Posted on 10/2/18 at 12:41 pm to beerJeep
quote:
Because why have a 3 time hero of the Soviet Union when you can have a 4 time hero of the Soviet Union with Zhukov?
Because I want a General who will do what he thinks he needs to for victory, even when pressured from above to do otherwise.
quote:
A passage from the book "Warsaw 1944: Hitler, Himmler and the Warsaw Uprising" by Alexandra Richie, On 14 May 1944, Stalin summoned his commanders to formulate a plan of attack. It was the most ambitious task he had yet set for the Red Army, and he assembled an extraordinary team with which to achieve it. One of his greatest strategists was the complex and controversial General Konstantin Rokossovsky, who had recently proven himself both at Stalingrad and at Kursk. In his surprisingly high voice for such a bearlike figure, he told Stalin that his 1st Byelorussian Front should attack Bobruisk along both sides of the Berezina River, creating a giant pincer to hit the flanks of 3rd Panzer Army and the 9th Army, and then encircle the 4th Army and destroy it.
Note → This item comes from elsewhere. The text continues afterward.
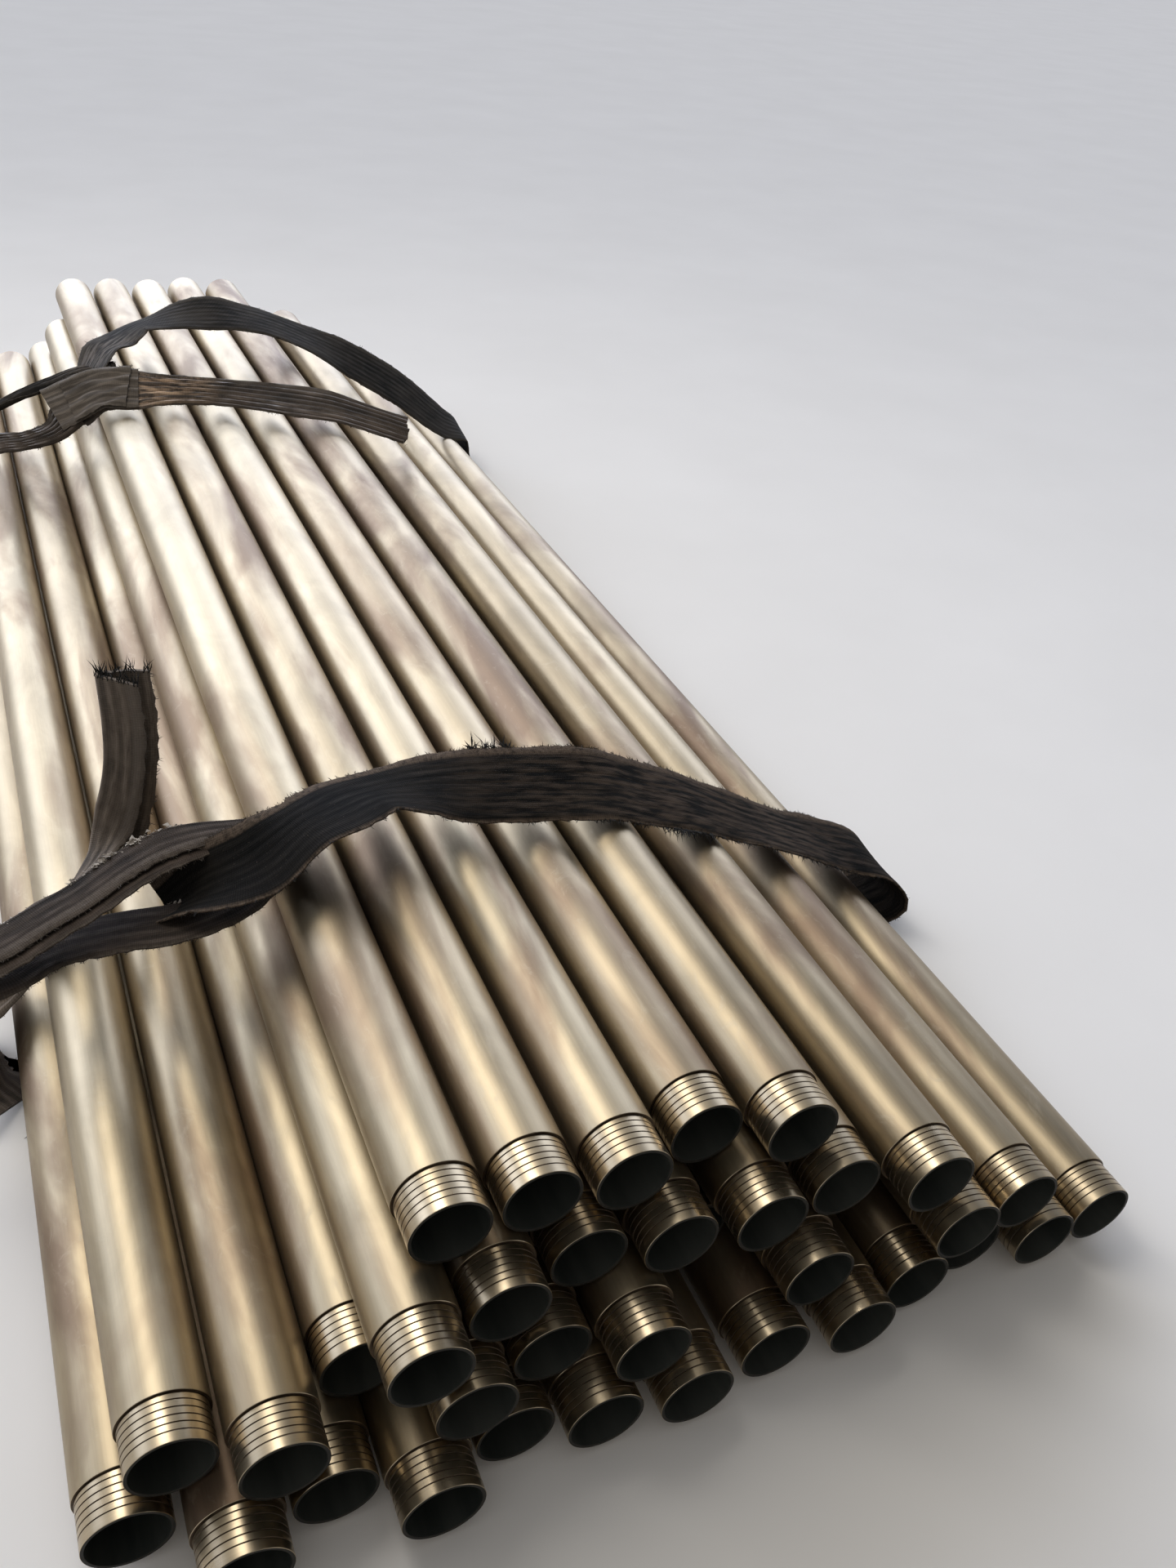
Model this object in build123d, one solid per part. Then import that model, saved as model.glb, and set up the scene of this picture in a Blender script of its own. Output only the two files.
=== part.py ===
from build123d import *
import os
from math import cos, hypot, radians, sin, sqrt

# Bundle of threaded steel pipes in four nested layers, held by two flat webbing slings.
# X runs across the bundle, Y along the pipes towards their plain ends, Z up. Millimetres.

# Steel pipe
PIPE_OD = 88.9
PIPE_WALL = 6.35
PIPE_LENGTH = 3050.0

# Male thread turned on the near end: its crests lie this far below the outside
PIN_DROP = 2.6
PIN_LENGTH = 47.0

# Clearance left between round surfaces that touch
TOUCH = 0.3

# Clear gaps between the pipes of the bottom layer, from left to right
BOTTOM_GAPS = [5, 1, TOUCH, TOUCH, TOUCH, 10, 13, 15, TOUCH, TOUCH, TOUCH, TOUCH]

# Each upper layer starts in this groove of the layer below it
SECOND_FIRST_GROOVE = 0
THIRD_FIRST_GROOVE = 2
TOP_FIRST_GROOVE = 0

# How far each near end stands back from the front of the bundle
BOTTOM_SETBACKS = [80, 10, 50, 0, 45, 25, 15, 30, 20, 45, 65, 40, 45]
SECOND_SETBACKS = [90, 50, 120, 40, 70, 35, 150, 50, 150, 40, 50]
THIRD_SETBACKS = [45, 80, 110, 95, 85, 95, 60]
TOP_SETBACKS = [130, 135, 130, 160, 125]

# Webbing of the slings, flat and folded lengthwise into an eye
WEB_WIDTH = 125.0
WEB_THICKNESS = 7.0
EYE_WIDTH = 64.0
EYE_THICKNESS = 13.0

# Slings, from the front of the bundle and from the far end of the pipes
NEAR_SLING_INSET = 690.0
FAR_SLING_INSET = 510.0

pipe_radius = PIPE_OD / 2


def nest(left, right):
    """Centre of a pipe that rests on two others."""
    across = right[0] - left[0]
    up = right[1] - left[1]
    apart = hypot(across, up)
    rise = sqrt((PIPE_OD + TOUCH) ** 2 - (apart / 2) ** 2)
    middle_x = (left[0] + right[0]) / 2
    middle_z = (left[1] + right[1]) / 2
    return (middle_x - up / apart * rise, middle_z + across / apart * rise)


def layer_on(below, first_groove, count):
    """Centres of the pipes that lie in neighbouring grooves of the layer below."""
    grooves = range(first_groove, first_groove + count)
    return [nest(below[i], below[i + 1]) for i in grooves]


def bottom_layer():
    """Centres of the pipes that lie on the slings."""
    centres = [(0.0, WEB_THICKNESS + TOUCH + pipe_radius)]
    for gap in BOTTOM_GAPS:
        x, z = centres[-1]
        centres.append((x + PIPE_OD + gap, z))
    return centres


bottom = bottom_layer()
second = layer_on(bottom, SECOND_FIRST_GROOVE, len(SECOND_SETBACKS))
third = layer_on(second, THIRD_FIRST_GROOVE, len(THIRD_SETBACKS))
top = layer_on(third, TOP_FIRST_GROOVE, len(TOP_SETBACKS))
layers = {
    "bottom": (bottom, BOTTOM_SETBACKS),
    "second": (second, SECOND_SETBACKS),
    "third": (third, THIRD_SETBACKS),
    "top": (top, TOP_SETBACKS),
}
pile_width = bottom[-1][0] - bottom[0][0]
pile_height = max(z for _, z in top) + pipe_radius


def pipe():
    """One pipe along Y from its threaded mouth at the origin."""
    bore = pipe_radius - PIPE_WALL
    pin = pipe_radius - PIN_DROP
    outline = Polyline(
        (bore, 0),
        (pin, 0),
        (pin, PIN_LENGTH),
        (pipe_radius, PIN_LENGTH),
        (pipe_radius, PIPE_LENGTH),
        (bore, PIPE_LENGTH),
        close=True,
    )
    return revolve(make_face(outline), Axis.Y)


def pipes():
    """Every pipe of the pile, by name."""
    one = pipe()
    found = {}
    for layer, (centres, setbacks) in layers.items():
        for number, ((x, z), setback) in enumerate(zip(centres, setbacks), 1):
            found[f"{layer}_pipe_{number:02d}"] = Pos(x, setback, z) * one
    return found


def taut_line():
    """Route of a strap pulled tight over the pile, as a hull of points round every pipe."""
    clear = pipe_radius + TOUCH + WEB_THICKNESS / 2
    points = []
    for centres, _ in layers.values():
        for x, z in centres:
            points += [(x + clear * sin(radians(a)), z + clear * cos(radians(a))) for a in range(-90, 91, 5)]
    hull = []
    for x, z in sorted(points):
        while len(hull) > 1:
            (x1, z1), (x2, z2) = hull[-2:]
            if (x2 - x1) * (z - z1) < (z2 - z1) * (x - x1):
                break
            hull.pop()
        hull.append((x, z))
    return hull


taut = taut_line()


def section_size(fold):
    """Width and thickness of the webbing, from 0 for flat to 1 for folded lengthwise."""
    width = WEB_WIDTH + fold * (EYE_WIDTH - WEB_WIDTH)
    thickness = WEB_THICKNESS + fold * (EYE_THICKNESS - WEB_THICKNESS)
    return width, thickness


def over(share, y, lift, tilt=0, fold=0):
    """Station over the pile: share of its width, distance along it and lift off the taut line."""
    x = share * pile_width
    for (x1, z1), (x2, z2) in zip(taut, taut[1:]):
        if x1 <= x <= x2 and x2 > x1:
            z = z1 + (z2 - z1) * (x - x1) / (x2 - x1)
    return (x, y, z + lift, tilt, *section_size(fold))


def held(share, y, height, tilt=0, fold=1):
    """Station that hangs free: shares of the pile's width and height."""
    return (share * pile_width, y, height * pile_height, tilt, *section_size(fold))


def beside(side, bulge, y, height, tilt=0, fold=0):
    """Station left (-1) or right (1) of the pile, its height as a share of a pipe."""
    edge = bottom[0][0] if side < 0 else bottom[-1][0]
    reach = pipe_radius + TOUCH + WEB_THICKNESS / 2 + bulge
    z = WEB_THICKNESS / 2 + height * PIPE_OD
    return (edge + side * reach, y, z, tilt, *section_size(fold))


def floor(x, y):
    """Station on the floor at an end of the under-run."""
    return (x, y, WEB_THICKNESS / 2, 0, *section_size(0))


def ribbon(stations, start_along):
    """Webbing along a route, as flat facets between its cross sections."""
    centres = [Vector(x, y, max(z, thickness / 2)) for x, y, z, _, _, thickness in stations]
    sections = []
    for i, (_, _, _, tilt, width, thickness) in enumerate(stations):
        before, after = centres[max(i - 1, 0)], centres[min(i + 1, len(centres) - 1)]
        along = start_along if i == 0 else (after - before).normalized()
        level = (Vector(0, 1, 0) - along * along.Y).normalized()
        across = level.rotate(Axis((0, 0, 0), along), tilt) * (width / 2)
        up = along.cross(across).normalized() * (thickness / 2)
        middle = centres[i]
        sections.append([middle - across - up, middle + across - up, middle + across + up, middle - across + up])
    faces = [corner_face(*sections[0]), corner_face(*sections[-1])]
    for one, two in zip(sections, sections[1:]):
        for k in range(4):
            n = (k + 1) % 4
            faces += [corner_face(one[k], one[n], two[n]), corner_face(one[k], two[n], two[k])]
    return Solid(Shell(faces))


def corner_face(*corners):
    """Flat face with these corners."""
    return Face(Wire.make_polygon(corners))


def under_run(y):
    """Straight stretch of a sling below the pile, with the x of its two ends."""
    left = bottom[0][0] - pipe_radius
    right = bottom[-1][0] + pipe_radius
    strip = Box(right - left, WEB_WIDTH, WEB_THICKNESS, align=(Align.MIN, Align.CENTER, Align.MIN))
    return Pos(left, y, 0) * strip, left, right


def near_sling():
    """Sling near the threaded ends: an open eye over the left and a stub that stands up."""
    y = NEAR_SLING_INSET
    strip, left, right = under_run(y)
    stub = ribbon([
        floor(left, y),
        beside(-1, 20, y + 5, 0.2),
        beside(-1, 22, y + 15, 0.6),
        beside(-1, 12, y + 35, 1.05, fold=0.2),
        over(-0.028, y + 62, 40, fold=0.5),
        over(0.015, y + 92, 28, fold=0.8),
        over(0.055, y + 130, 18, fold=1),
        over(0.085, y + 158, 16, 25, fold=1),
        over(0.103, y + 176, 22, 65, fold=1),
        over(0.112, y + 180, 50, 85, fold=1),
        over(0.122, y + 180, 105, 88, fold=1),
        over(0.134, y + 182, 165, 92, fold=1),
        over(0.146, y + 188, 222, 95, fold=1),
    ], Vector(-1, 0, 0))
    body = ribbon([
        floor(right, y),
        beside(1, 67, y - 20, 0.47),
        beside(1, 42, y - 8, 0.97, -3),
        over(1.005, y + 5, 27, -6),
        over(0.942, y, 24, -2),
        over(0.870, y - 4, 22, -5),
        over(0.811, y - 4, 20, -8),
        over(0.755, y - 8, 21, -9),
        over(0.697, y - 12, 20, -12),
        over(0.635, y - 15, 22, -15),
        over(0.570, y - 8, 28, -16),
        over(0.485, y - 2, 38, -12),
        over(0.424, y + 8, 40, 0),
        over(0.359, y + 2, 44, 8),
        over(0.291, y - 35, 40, 4),
        over(0.228, y - 52, 55, -8),
        over(0.157, y - 50, 86, -4),
    ], Vector(1, 0, 0))
    eye = ribbon([
        held(0.270, y - 5, 1.098),
        held(0.228, y - 2, 1.072),
        held(0.179, y + 12, 1.050),
        held(0.146, y + 14, 1.032),
        held(0.101, y - 1, 1.003),
        held(0.057, y - 24, 0.966),
        held(0.014, y - 40, 0.932),
        held(-0.025, y - 60, 0.912),
        held(-0.066, y - 74, 0.900),
        held(-0.083, y - 76, 0.868),
        held(-0.066, y - 76, 0.835),
        held(-0.031, y - 72, 0.822),
        held(0.006, y - 48, 0.820),
        held(0.044, y - 42, 0.828),
        held(0.081, y - 47, 0.843),
        held(0.156, y - 62, 0.876),
        held(0.197, y - 60, 0.905),
        held(0.230, y - 48, 0.945),
        held(0.262, y - 42, 1.010),
        held(0.285, y - 40, 1.085),
    ], Vector(-1, 0, 0))
    return strip + stub + body + eye


def far_sling():
    """Sling near the plain ends: one eye hangs on the left, the other lies across the top."""
    y = PIPE_LENGTH - FAR_SLING_INSET
    strip, left, right = under_run(y)
    arch = ribbon([
        floor(right, y),
        beside(1, 54, y + 10, 0.42),
        beside(1, 42, y + 15, 0.92, -4),
        over(1.015, y + 15, 36, -10),
        over(0.898, y + 8, 44, -28),
        over(0.793, y + 5, 51, -28),
        over(0.700, y, 58, -14),
        over(0.582, y, 76, -12),
        over(0.500, y + 3, 88, -18),
        over(0.434, y, 82, -8),
        over(0.366, y + 3, 63, 4),
        over(0.298, y - 10, 42, -2, fold=0.3),
        over(0.228, y - 10, 26, 0, fold=0.8),
        over(0.170, y - 12, 20, 12, fold=1),
        over(0.115, y - 20, 22, 22, fold=1),
        over(0.050, y - 35, 30, 28, fold=1),
        over(-0.020, y - 42, 84, 20, fold=1),
        beside(-1, 60, y - 40, 1.55, 8, fold=1),
        beside(-1, 76, y - 36, 0.95, fold=1),
        beside(-1, 78, y - 34, 0.40, fold=1),
    ], Vector(1, 0, 0))
    lying = ribbon([
        floor(left, y),
        beside(-1, 14, y, 0.35),
        beside(-1, 12, y - 30, 1.0),
        held(-0.018, y - 130, 0.500, 5, fold=0.2),
        held(0.027, y - 190, 0.640, 10, fold=0.3),
        held(0.066, y - 232, 0.750, 15, fold=0.2),
        held(0.108, y - 246, 0.840, 25, fold=0),
        held(0.155, y - 250, 0.915, 24, fold=0),
        held(0.250, y - 290, 1.072, 20, fold=0),
        held(0.310, y - 315, 1.094, 20, fold=0),
        held(0.355, y - 322, 1.090, 18, fold=0.4),
        held(0.403, y - 332, 1.083, 16, fold=0.65),
        held(0.502, y - 370, 1.076, 14, fold=0.5),
        held(0.569, y - 410, 1.072, 14, fold=0.35),
        held(0.639, y - 452, 1.062, 14, fold=0.25),
        held(0.705, y - 480, 1.010, 15, fold=0.25),
        held(0.778, y - 503, 0.930, 15, fold=0.25),
    ], Vector(-1, 0, 0))
    return strip + arch + lying


def build():
    """Every piece by name, with the origin below the middle of the bundle."""
    pieces = pipes()
    pieces["near_sling"] = near_sling()
    pieces["far_sling"] = far_sling()
    solids = [solid for piece in pieces.values() for solid in piece.solids()]
    middle = Compound(solids).bounding_box().center()
    return {name: Pos(-middle.X, -middle.Y, 0) * piece for name, piece in pieces.items()}


pieces = build()
os.makedirs("parts", exist_ok=True)
for name, piece in pieces.items():
    export_step(piece, f"parts/{name}.step")
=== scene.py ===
import random
from collections import namedtuple
from math import cos, pi, radians, sin

import bmesh
import bpy
import numpy as np
from mathutils import Matrix, Vector


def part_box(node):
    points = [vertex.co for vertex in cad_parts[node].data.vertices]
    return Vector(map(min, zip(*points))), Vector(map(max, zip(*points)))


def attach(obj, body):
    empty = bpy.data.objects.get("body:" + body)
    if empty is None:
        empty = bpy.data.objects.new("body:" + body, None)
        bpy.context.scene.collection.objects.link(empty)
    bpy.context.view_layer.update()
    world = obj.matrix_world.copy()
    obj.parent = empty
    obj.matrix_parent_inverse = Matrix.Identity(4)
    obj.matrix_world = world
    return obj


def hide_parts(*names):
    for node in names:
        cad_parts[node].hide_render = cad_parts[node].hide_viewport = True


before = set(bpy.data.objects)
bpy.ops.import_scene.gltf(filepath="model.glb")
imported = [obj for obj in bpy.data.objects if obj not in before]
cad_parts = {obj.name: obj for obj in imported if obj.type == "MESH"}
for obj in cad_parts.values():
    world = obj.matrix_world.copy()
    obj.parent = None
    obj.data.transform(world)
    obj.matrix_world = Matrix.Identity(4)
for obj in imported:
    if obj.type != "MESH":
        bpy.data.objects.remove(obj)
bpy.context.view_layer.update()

MM = 0.001

# Pipe ends, in metres
PIPE_RADIUS = 44.45 * MM
BORE_RADIUS = 38.1 * MM
PIN_RADIUS = 41.85 * MM
PIN_LENGTH = 47 * MM
THREAD_PITCH = 7.4 * MM
THREAD_DEPTH = 0.8 * MM
THREAD_FADE = 3 * MM
GROOVE_WIDTH = 1.5 * MM
GROOVE_FLOOR = 0.6 * MM
FIRST_LAND = 8.5 * MM
RELIEF_WIDTH = 1.6 * MM
RELIEF_DEPTH = 1.0 * MM
EDGE_BREAK = 0.4 * MM
BOX_RADIUS = 41.6 * MM
BOX_DEPTH = 50 * MM
SIDES = 96
WELD = 1e-6

# Webbing of the slings
WEB_WIDTH = 125 * MM
NEAR_SLING_INSET = 690 * MM
FAR_SLING_INSET = 510 * MM
RIBS = 8
RIB_HEIGHT = 0.5 * MM
CREASE = 0.12

# Weave in the material: weft rows in a length equal to the width, and yarns in a rib
WEFTS = 52
RIB_YARNS = 5

# Webbing, in millimetres: full width, thickness, its middle's height over a pipe and over the floor, the
# lowest that any point of it goes, and the step of its rings
FULL = WEB_WIDTH / MM
RIBBON_THICKNESS = 6.2
PATCH_THICKNESS = 4.5
OVER_PIPE = 3.8
OVER_FLOOR = 3.5
LOWEST = 0.2
RING_STEP = 9.0

# Gathers across the webbing: their number, and how flat they stay
WAVES = 1.75
GATHER_FLATNESS = 11

# Rings that a torn end and a slanting end reach back over
TORN_RINGS = 5
SLANT_RINGS = 8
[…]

Stalin, who believed that there should be a single thrust against the German lines, disagreed, and twice sent Rokossovsky out of the room to 'think it over'. Foreign Minister Vyacheslav Molotov and Georgy Malenkov tried to convince him to toe the line, but Rokossovsky stood firm, declaring that he would rather be relieved of his command than attack as Stalin wanted him to. After the third discussion Stalin walked over to him and put his hand on his shoulder. The room froze, with those present convinced that Stalin was about to tear the epaulets from his shoulders. Instead he smiled. Rokossovsky's confidence, he said, 'reflected his sound judgement', and he was to attack as he wished. Stalin also made it very clear, however, that Rokossovsky would be blamed for any failure.
I have often wondered how the Soviets would have painted his contribution in the war, had Rokossovsky's father been Russian instead of Polish.